Kenny v. State

Sognier, Judge.

Johnny Kenny was convicted of simple battery and he appeals.

Appellant contends in his sole enumeration of error that the trial court erred by charging the jury that “the defendant’s flight from the scene of the offense is circumstantial evidence of his guilt and of his knowledge of his guilt, and you may but are not required to make an inference from flight, if flight be proven to you. It is a settled rule of evidence in this State that evidence of flight may be submitted to the jury and that they may infer guilt therefrom.” Pretermitting the issue whether statements by appellant’s counsel during the charge conference constituted an endorsement of the exact language charged by the trial court, see Edwards v. State, 235 Ga. 603, 604 (2) (221 SE2d 28) (1975), we do not agree with appellant that the syntax used in the charge resulted in an unauthorized comment on the evidence by the *23trial court. Specifically, appellant argues that the failure to charge the second sentence first and to place the “if flight be proven to you” clause at the beginning of its sentence resulted in a charge which improperly instructed the jury that appellant did flee from the scene of the offense and was evidence of his guilt.

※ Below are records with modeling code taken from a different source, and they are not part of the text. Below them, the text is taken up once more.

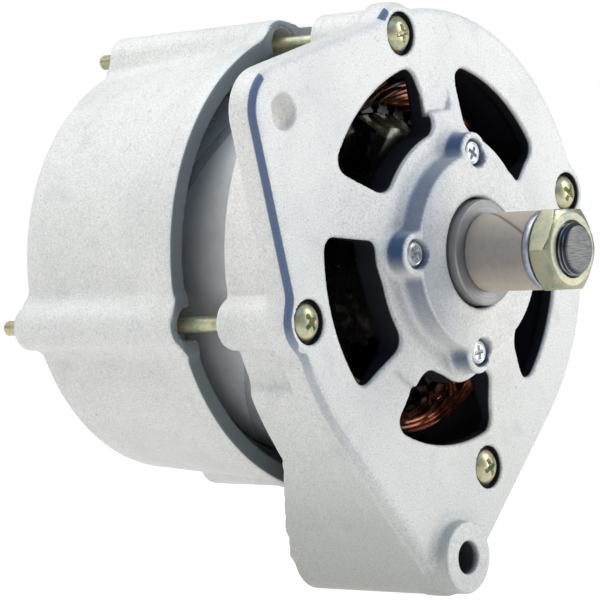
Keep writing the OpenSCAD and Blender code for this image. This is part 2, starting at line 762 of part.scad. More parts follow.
module shaft() color("slategray") difference() {
    turned([
        [0, shaft_tip], [thread_r - 1.5, shaft_tip], [thread_r, shaft_tip + 1.5], [thread_r, thread_end],
        [shaft_r, thread_end], [shaft_r, rotor_rear], [rear_shaft_r, rotor_rear],
        [rear_shaft_r, rear_bearing_front], [rear_bore_r, rear_bearing_front],
        [rear_bore_r, rear_bearing_rear + 0.5], [rear_bore_r - 1, rear_bearing_rear + 1.5],
        [0, rear_bearing_rear + 1.5]]);
    key_disc(key_w);
}

module key_disc(w) translate([-w / 2, key_y, key_z]) rotate([0, 90, 0])
    cylinder(h = w, r = key_r, $fn = small_steps);

module shaft_key() color("gray") intersection() {
    key_disc(key_w);
    translate([-key_w, key_y - 2 * key_r, 0]) cube([2 * key_w, 4 * key_r, shaft_r + 1.4]);
}

// One half of the claw-pole wheel: core, root plate and tapering claws, its root plate at the front
module claw_pole_half() {
    core_end = rotor_front + rotor_len / 2;
    difference() {
        union() {
            disc(core_r, rotor_front, core_end);
            disc(valley_r, rotor_front, rotor_front + pole_t);
            for (i = [0:claw_count - 1]) rotate([0, -360 / claw_count * i, 0]) claw();
        }
        disc(shaft_r, rotor_front - cut, core_end + cut);
    }
}

// A claw: the turned section gives its bevelled shoulder and thinning finger, the prism its taper
module claw() {
    tip = rotor_front + claw_len;
    intersection() {
        turned([
            [valley_r - 4, rotor_front], [rotor_r - 5, rotor_front], [rotor_r, rotor_front + 5],
            [rotor_r, tip], [rotor_r - claw_tip_t, tip],
            [rotor_r - claw_root_t, rotor_front + pole_t], [valley_r - 4, rotor_front + pole_t]]);
        linear_extrude(2 * rotor_r) polygon([
            [-claw_root_w / 2, rotor_front - cut], [claw_root_w / 2, rotor_front - cut],
            [claw_root_w / 2, rotor_front + pole_t], [claw_tip_w / 2, tip + cut],
            [-claw_tip_w / 2, tip + cut], [-claw_root_w / 2, rotor_front + pole_t]]);
    }
}

module front_claw_pole() color("darkgray") claw_pole_half();

// The rear half is the front half turned end for end, its claws between those of the front half
module rear_claw_pole() color("darkgray")
    translate([0, rotor_front + rotor_rear, 0]) rotate([0, 180 / claw_count, 0]) rotate([180, 0, 0])
        claw_pole_half();

module coil_bobbin() color("ivory") difference() {
    union() {
        disc(coil_r, coil_front, coil_rear);
        disc(coil_outer_r, coil_front, coil_front + bobbin_t);
        disc(coil_outer_r, coil_rear - bobbin_t, coil_rear);
    }
    disc(core_r, coil_front - cut, coil_rear + cut);
}

module field_coil() color("chocolate")
    tube(coil_outer_r - 0.6, coil_r, coil_front + bobbin_t, coil_rear - bobbin_t);

module inner_spacer() color("silver") tube(shaft_r + front_land - 0.4, shaft_r, bearing_rear, rotor_front);

module front_collar() color("gray") difference() {
    turned([
        [0, collar_face], [collar_r - 0.8, collar_face], [collar_r, collar_face + 0.8],
        [collar_r, bearing_front - 1.2], [shaft_r + front_land - 0.5, bearing_front - 1.2],
        [shaft_r + front_land - 0.5, bearing_front], [0, bearing_front]]);
    disc(shaft_r, collar_face - cut, bearing_front + cut);
}

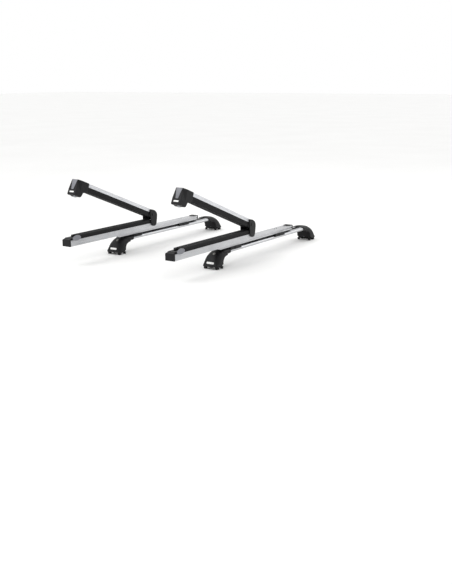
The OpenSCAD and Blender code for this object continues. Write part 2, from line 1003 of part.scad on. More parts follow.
module head_button(unit_x) {
    arm_frame(unit_x)
        intersection() {
            along_y(-head_end - 10, -head_end + 40)
                difference() {
                    head_button_face(0);
                    flat_box(-arm_w, arm_w, head_top - 0.5, head_top + 5);
                }
            end_slab(-head_button_proud, head_button_t - head_button_proud);
        }
}

module front_head_button() {
    color(button_grey) placed() head_button(front_x);
}

module rear_head_button() {
    color(button_grey) placed() head_button(rear_x);
}

module latch(unit_x) {
    arm_frame(unit_x)
        along_x(-latch_w / 2, latch_w / 2)
            translate([-latch_s, 0]) {
                translate([0, latch_z])
                    circle(r = latch_t / 2, $fn = 64);
                flat_box(-latch_t / 2, latch_t / 2, latch_tip, latch_z);
                polygon([[latch_t / 2 - 1, latch_tip], [latch_t / 2 + 4, latch_tip + 1],
                    [latch_t / 2 - 1, latch_tip + 6]]);
            }
}

module front_latch() {
    color(steel) placed() latch(front_x);
}

module rear_latch() {
    color(steel) placed() latch(rear_x);
}

module head_badge(unit_x) {
    arm_frame(unit_x)
        intersection() {
            box(-head_badge_w / 2, head_badge_w / 2, -head_end - 5, 20 - head_end,
                head_badge_low, head_badge_high);
            end_slab(-0.6, head_badge_t - eps);
        }
}

module front_head_badge() {
    color(white) placed() head_badge(front_x);
}

module rear_head_badge() {
    color(white) placed() head_badge(rear_x);
}

front_bar();
rear_bar();
bar_strips();
front_near_cover();
front_far_cover();
rear_near_cover();
rear_far_cover();
foot_bases();
foot_pads();
outer_jaws();
inner_jaws();
clamp_bolts();
front_near_lock();
front_far_lock();
rear_near_lock();
rear_far_lock();
foot_badges();
front_rail();
rear_rail();
rail_caps();
rail_rivets();
brackets();
bracket_bolts();
slot_nuts();
front_slider();
front_glides();
front_end_block();
front_slide_button();
front_lower_pad();
front_hinge_housing();
front_hinge_pin();
front_upper_arm();
front_knuckle();
front_upper_pad();
front_head();
front_head_button();
front_latch();
front_head_badge();
rear_slider();
rear_glides();
rear_end_block();
rear_slide_button();
rear_lower_pad();
rear_hinge_housing();
rear_hinge_pin();
rear_upper_arm();
rear_knuckle();
rear_upper_pad();
rear_head();
rear_head_button();
rear_latch();
rear_head_badge();
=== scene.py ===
# %% [markdown]
# # A roof ski rack, finished in Blender
#
# The engineering model gives every part its place, its size and the way it moves. This lesson
# keeps all of that and gives the rack its looks: drawn aluminium, moulded covers, rubber pads.
# Everything is in metres. +X is the front of the car, the carriers pull out towards -Y, +Z is up.

# %% Load the frame
import json
import math

import bmesh
import bpy
from mathutils import Matrix, Vector


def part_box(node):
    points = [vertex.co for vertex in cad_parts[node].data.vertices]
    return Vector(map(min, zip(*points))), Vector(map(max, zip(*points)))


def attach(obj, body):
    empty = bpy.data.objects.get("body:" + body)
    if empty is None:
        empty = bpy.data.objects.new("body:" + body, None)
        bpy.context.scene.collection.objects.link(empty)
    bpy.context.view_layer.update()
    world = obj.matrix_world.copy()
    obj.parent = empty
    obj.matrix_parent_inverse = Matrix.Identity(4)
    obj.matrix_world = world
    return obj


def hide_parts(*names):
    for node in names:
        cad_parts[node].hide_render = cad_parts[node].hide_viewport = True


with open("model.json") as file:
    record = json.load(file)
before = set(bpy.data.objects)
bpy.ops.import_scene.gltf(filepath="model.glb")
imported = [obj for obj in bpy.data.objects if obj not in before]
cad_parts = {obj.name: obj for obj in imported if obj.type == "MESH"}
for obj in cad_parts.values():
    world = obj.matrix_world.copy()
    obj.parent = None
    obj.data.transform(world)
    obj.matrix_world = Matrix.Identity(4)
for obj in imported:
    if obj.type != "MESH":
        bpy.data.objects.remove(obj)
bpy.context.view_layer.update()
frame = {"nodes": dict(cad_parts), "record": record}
MM = 0.001
behaviour = frame["record"]["behaviour"]
BODY_OF = {node: body for body, nodes in behaviour["bodies"].items() for node in nodes}
SLOT_OF = {part["node"]: part["material_slot"] for part in frame["record"]["subparts"]}
UNITS = ("front", "rear")

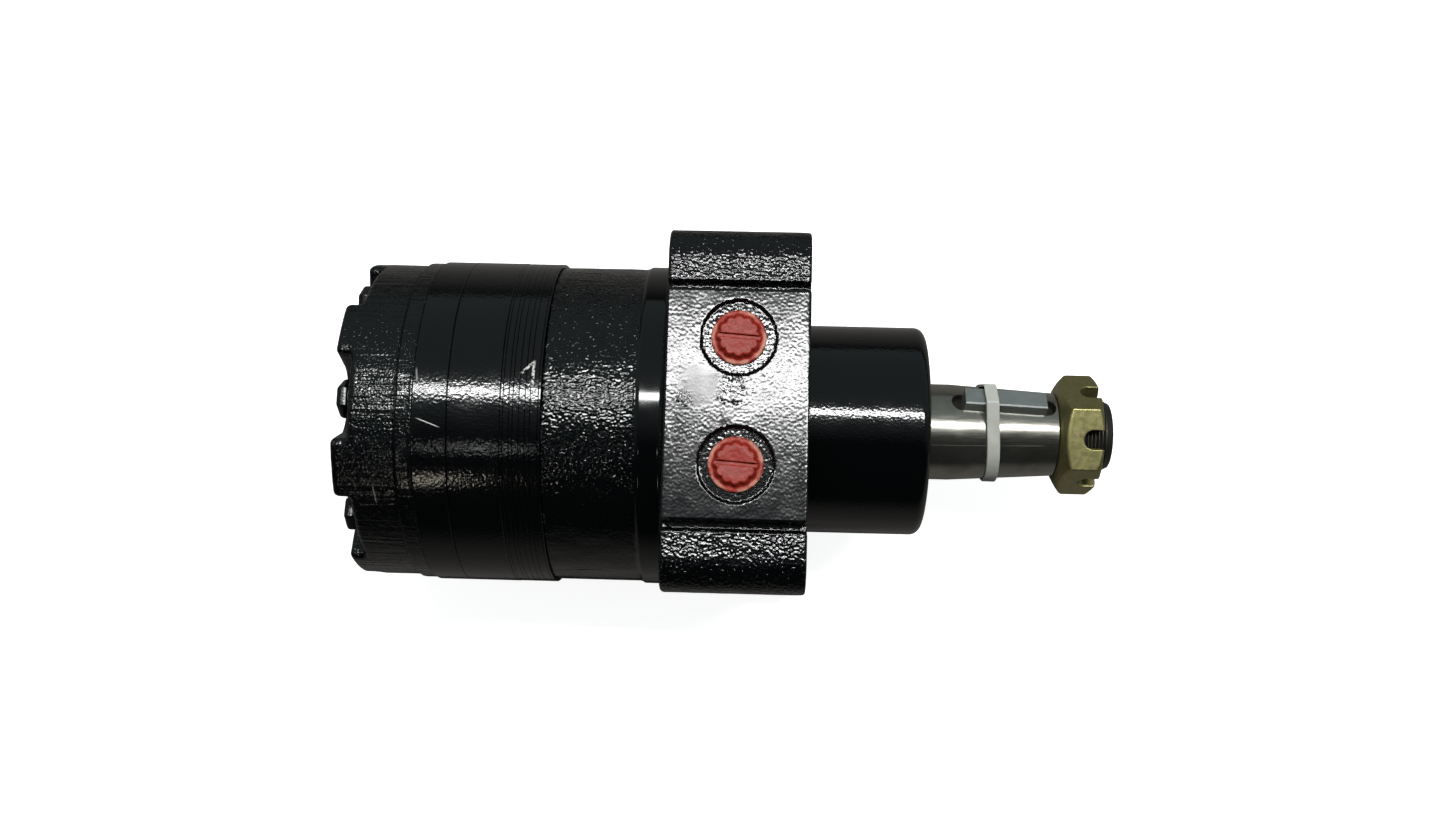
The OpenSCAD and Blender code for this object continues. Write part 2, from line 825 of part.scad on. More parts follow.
module cover_bolt() {
    head_back = pocket_floor - bolt_head_h;
    corner_r = bolt_af / sqrt(3);
    washer_t = 0.5;
    reach = -housing_back + 20;
    translate([0, 0, bolt_circle_d / 2]) {
        intersection() {
            on_x(head_back) cylinder(h = bolt_head_h - washer_t + eps, r = corner_r, $fn = 6);
            turned([
                [0, head_back], [bolt_af / 2 - 0.3, head_back], [corner_r + 0.1, head_back + 1.1],
                [corner_r + 0.1, pocket_floor], [0, pocket_floor]
            ], small_fn);
        }
        on_x(pocket_floor - washer_t) cylinder(h = washer_t, r = bolt_af / 2 - 0.1, $fn = small_fn);
        on_x(pocket_floor - eps) cylinder(h = reach - pocket_floor, r = bolt_d / 2, $fn = small_fn);
    }
}

module cover_bolts() {
    color(black) for (i = [0:rollers - 1]) rotate([-i * pitch_angle, 0, 0]) cover_bolt();
}

// Seals between the stacked pieces ----------------------------------------

module face_seal(back) {
    color(rubber) ring(seal_in_r + seal_w, seal_in_r, back, back + seal_h - seat_gap);
}

module housing_seal() { face_seal(-housing_back + seat_gap / 2); }
module front_stator_seal() { face_seal(stator_front - seal_h + seat_gap / 2); }
module rear_stator_seal() { face_seal(balance_front + seat_gap / 2); }
module cover_seal() { face_seal(cover_front - seal_h + seat_gap / 2); }

// Port plugs ----------------------------------------------------------------

module port_plug(side) {
    seat_z = pad_z - spotface_depth;
    flange_r = 9.9;
    flange_h = 1.7;
    shank_len = 10;
    head_r = 7.3;
    head_h = 2.7;
    flutes = 12;
    flute_r = 1.5;
    slot_w = 1.7;
    slot_depth = 1.4;
    slot_turn = -4;
    color(red_plastic) translate([-port_back, side * port_y, seat_z]) difference() {
        union() {
            rotate_extrude($fn = round_fn) polygon([
                [0, -shank_len], [port_d / 2 - 0.9, -shank_len], [port_d / 2 - 0.15, -shank_len + 1],
                [port_d / 2 - 0.15, 0], [flange_r, 0], [flange_r, flange_h - 0.6],
                [flange_r - 0.9, flange_h], [0, flange_h]
            ]);
            difference() {
                rotate_extrude($fn = round_fn) polygon([
                    [0, 0], [head_r, 0], [head_r, flange_h + head_h - 0.6],
                    [head_r - 0.8, flange_h + head_h], [0, flange_h + head_h]
                ]);
                for (i = [0:flutes - 1]) rotate(i * 360 / flutes)
                    translate([head_r + 0.85, 0, flange_h])
                        cylinder(h = head_h + past, r = flute_r, $fn = 24);
            }
        }
        rotate(slot_turn) translate([-head_r - past, -slot_w / 2, flange_h + head_h - slot_depth])
            cube([2 * (head_r + past), slot_w, slot_depth + past]);
        translate([0, 0, -shank_len - past]) cylinder(h = shank_len + past - 1, r = 6.2, $fn = small_fn);
    }
}

module port_plug_a() { port_plug(1); }
module port_plug_b() { port_plug(-1); }

housing();
dust_seal();
seal_washer();
shaft_seal();
front_bearing_shell();
front_bearing_cage();
front_bearing_rollers();
thrust_race();
thrust_cage();
thrust_rollers();
thrust_washer();
rear_bearing_shell();
rear_bearing_cage();
rear_bearing_rollers();
output_shaft();
shaft_key();
key_tie();
slotted_nut();
drive_link();
link_spacer();
rotor();
stator_ring();
stator_roller_1();
stator_roller_2();
stator_roller_3();
stator_roller_4();
stator_roller_5();
stator_roller_6();
stator_roller_7();
manifold_plate_1();
manifold_plate_2();
manifold_plate_3();
manifold_plate_4();
manifold_plate_5();
manifold_plate_6();
manifold_plate_7();
manifold_plate_8();
balance_plate();
end_cover();
cover_bolts();
housing_seal();
front_stator_seal();
rear_stator_seal();
cover_seal();
port_plug_a();
port_plug_b();
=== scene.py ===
"""Looks of the orbital hydraulic motor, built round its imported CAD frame.

Lengths in the shape functions are millimetres in the row frame: X runs along
the shaft, Z is the normal of the port face, and the origin is where the shaft
axis meets the front face of the flange. A shape function gives the signed
distance from any point to the surface, negative inside, and carved() turns it
into a mesh whose vertices and normals lie exactly on that surface.
"""

import json
import math

import bpy
import numpy as np
import openvdb
from mathutils import Matrix, Vector


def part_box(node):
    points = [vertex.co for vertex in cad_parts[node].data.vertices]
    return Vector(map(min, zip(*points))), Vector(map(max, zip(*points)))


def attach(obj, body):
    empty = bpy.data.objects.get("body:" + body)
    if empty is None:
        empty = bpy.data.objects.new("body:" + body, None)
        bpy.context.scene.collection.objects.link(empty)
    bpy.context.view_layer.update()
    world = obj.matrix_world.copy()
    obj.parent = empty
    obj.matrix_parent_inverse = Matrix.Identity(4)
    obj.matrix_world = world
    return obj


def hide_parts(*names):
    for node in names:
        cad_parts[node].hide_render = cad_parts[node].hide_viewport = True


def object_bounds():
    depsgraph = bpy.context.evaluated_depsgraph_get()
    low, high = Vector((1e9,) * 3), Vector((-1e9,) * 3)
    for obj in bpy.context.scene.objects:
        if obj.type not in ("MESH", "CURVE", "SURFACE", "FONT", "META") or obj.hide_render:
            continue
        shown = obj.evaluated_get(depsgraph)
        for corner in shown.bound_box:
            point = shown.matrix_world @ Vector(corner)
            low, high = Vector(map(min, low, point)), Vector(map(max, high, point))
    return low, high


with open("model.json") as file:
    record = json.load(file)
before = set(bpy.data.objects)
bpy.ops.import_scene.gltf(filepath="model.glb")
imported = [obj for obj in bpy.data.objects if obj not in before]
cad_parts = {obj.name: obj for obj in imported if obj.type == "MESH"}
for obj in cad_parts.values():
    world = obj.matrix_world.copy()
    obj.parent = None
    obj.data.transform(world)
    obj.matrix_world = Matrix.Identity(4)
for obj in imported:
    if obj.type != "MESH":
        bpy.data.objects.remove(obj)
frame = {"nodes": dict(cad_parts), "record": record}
cad_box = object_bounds()
NODES = frame["nodes"]
MM = 0.001


def span(node):
    """Lowest and highest corner of a CAD node, in mm."""
    return tuple(np.array(corner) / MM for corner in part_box(node))


# Camera and studio -------------------------------------------------------

CAMERA_AT = (-16.8, -76.6, 559.2)
VIEW_TILT = math.radians(7.85)       # the motor lies rolled by this much about its own shaft
CAMERA_TURNS = (("Z", 0.024), ("Y", 0.028), ("X", 0.0141))   # radians, after the tilt
FOCAL = 35.0
SENSOR = 36.0
ROOM_TINT = (0.84, 0.98, 1.0, 1)     # colour of the room in reflections
ROOM_FADE = (-0.35, 0.15)            # directions along Y between which the room brightens
ROOM_STRENGTH = (0.015, 0.29)        # its strength below and above those directions
FLOOR_HALF = 4.0                     # metres
FLOOR_SEEN = (0.92, 0.92, 0.92)
FLOOR_REFLECTED = (0.2, 0.19, 0.18)
FLOOR_GLOW = 0.9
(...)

Decided March 16, 1990. John D. McCord III, for appellant. Ralph T. Bowden, Jr., Solicitor, Richard Read, N. Jackson Cotney, Jr., Assistant Solicitors, for appellee.

The jury was thoroughly charged on circumstantial evidence and was instructed that no comment made by the trial court was “intended to express any opinion about the facts of this case, . . . upon the evidence or upon the guilt or innocence of the defendant.” “It is not necessary in considering a charge to assume a possible adverse construction, but a charge that is sufficiently clear to be understood by jurors of ordinary understanding is all that is required. [Cit.]” Clark v. State, 153 Ga. App. 829, 831 (2) (266 SE2d 577) (1980). While we do not endorse the unnecessarily convoluted language employed in the charge of which complaint is made, when put together and considered in context with the charge as a whole, we find no harmful error in the charge. Id.

Judgment affirmed.

Carley, C. J., and McMurray, P. J., concur.